Mitch McConnell is not the victim here, and he has definitely not been vindicated. What Progress Kentucky did, much to the dismay of Democrats, was feed the vulnerable incumbent’s desperate attempt to ride right wing paranoia to reelection. - Politics USA, 4/11/13
Though Progress Kentucky made some mistakes in their plan to take out McConnell, they did expose McConnell's vulnerability. While Democrats are waiting for Kentucky Secretary of State Alison Lundergran Grimes (D. KY) to make her decision on the Senate race, the Tea Party is still looking into getting rid of McConnell:
http://www.huffingtonpost.com/...
"There is a lot of discontent in McConnell Land," said David Adams, who blogs in Kentucky and was Rand Paul's first campaign manager in 2010. "People aren't feeling like the Republican Party in the state is going in the right direction."
The relationship between McConnell and Paul -- who were ferocious enemies until the end of the 2010 primary -- is described by one Kentuckian on the Hill as merely "transactional." McConnell was the tea party's real target in that election, with his chosen candidate, Trey Grayson, just the stand-in.
Now it is McConnell himself who has to face the grassroots wrath, at a time when his overall approval rating in the state is 36 percent -- the worst of any senator.

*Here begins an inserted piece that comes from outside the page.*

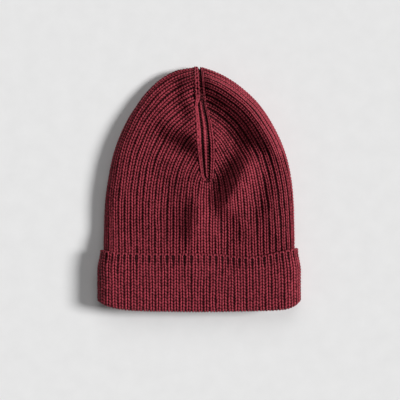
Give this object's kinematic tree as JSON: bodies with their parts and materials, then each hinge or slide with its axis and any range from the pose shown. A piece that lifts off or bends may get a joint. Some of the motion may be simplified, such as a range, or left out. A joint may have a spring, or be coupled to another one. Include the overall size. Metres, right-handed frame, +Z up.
{
  "type": "ribbed knitted beanie with a turned-up cuff, lying flat",
  "caption": "Rib-knitted beanie lying flat: hollow crown gathered on a seam over the top, broad turned-up cuff, open mouth, folds and dents in the front.",
  "frame": {"origin": "on the floor under the middle of the lying hat's outline", "axes": "+Y from the mouth to the top of the crown, +X to the right seen from above, +Z up, away from the floor"},
  "size_m": [0.2096, 0.2517, 0.0373],
  "materials": {
    "crown_knit": "wine-red ribbed knit, matt",
    "cuff_knit": "wine-red ribbed knit, matt",
    "seam_knit": "wine-red ribbed knit, matt"
  },
  "bodies": {
    "root": {"crown": "crown_knit", "cuff": "cuff_knit", "crown_seam": "seam_knit"}
  },
  "joints": []
}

Adams ticked off his major complaints about McConnell on the issues: "The bank bailout. The sum total of all the wasteful federal budgets he voted for, especially in the Bush years. The Patriot Act and the National Defense Authorization Act, for what they did to privacy and civil rights. All the pork barrel money he brings back and all the press releases he puts out it.
"We've got hundreds.
"Just all the years of him claiming that he cares about freedom and liberty when his long record shows otherwise.
"He's playing his own form of whack-a-mole. He pops out of every hole there is." - Huffington Post, 4/10/13
Wealthy Louisville businessman, Matt Bevin, has been mentioned by the Kentucky Tea Party as a potential candidate to challenge McConnell.